In the meantime, I have a couple very interesting projects I need to work on.

A few months ago I was asked to be a judge for the Northshore school district’s literary journal, Reflections. It’s really a cool opportunity. I’ve been reading poetry and short stories by sixth through twelth graders and again I am reminded that there are some very good young writers out there. Once again I am thinking that maybe I should be teaching in public schools. But I know that would drive me crazy. As Robin says, I would likely end up either screaming and pulling my hair out, or breaking out in maniacal laughter. I don’t really get an opportunity for either of those things in my current job.

I’ve also been helping Robin with her application to a post-graduate program. I told her when she began her application that this would be some of the most difficult writing she would ever have to do. She didn’t believe me. And now the deadline is less than 24 hours away and we still have some work to do. It’s fun for me, and very satisfying. Part of that satisfaction comes in knowing that I am helping her move into the next phase of her life, and another part comes in knowing that I am using my talents/abilities solely for her.
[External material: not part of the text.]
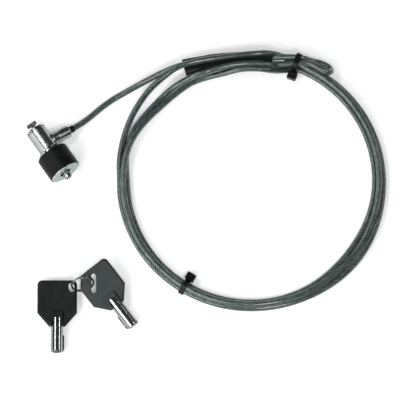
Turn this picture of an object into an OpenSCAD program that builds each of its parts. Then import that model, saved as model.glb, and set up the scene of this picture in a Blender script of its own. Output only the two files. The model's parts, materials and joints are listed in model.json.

We had a bit of a tiff last week about what it means to work for your partner, but the dust settled quickly and we agreed that I am not working for her, that I am giving her support in a way that most of the folks she knows can’t or wouldn’t.

Eventually I want to write about the fact that Robin kept telling me that she can’t offer lactation coaching for me (because I’m not lactating, never have and likely never will), nor can she deliver or help deliver my baby (again, I’m not pregnant). In fact, I think that’s what I sat down to write about–something about how people who are close to one another provide support through their areas of expertise. One of the questions I ask when I’m interviewing potential new tutors is: where do you go for help with your writing? They usually tell me that they ask friends or family members for help, rather than coming to the Writing Center. I always think it’s interesting that they would seek support from someone other than a resource that’s readily avaiable and trained specifically to help others with their writing. For me it’d be like asking a friend who only knows a little bit about cars to replace my brakes, rather than going to Les Schwab.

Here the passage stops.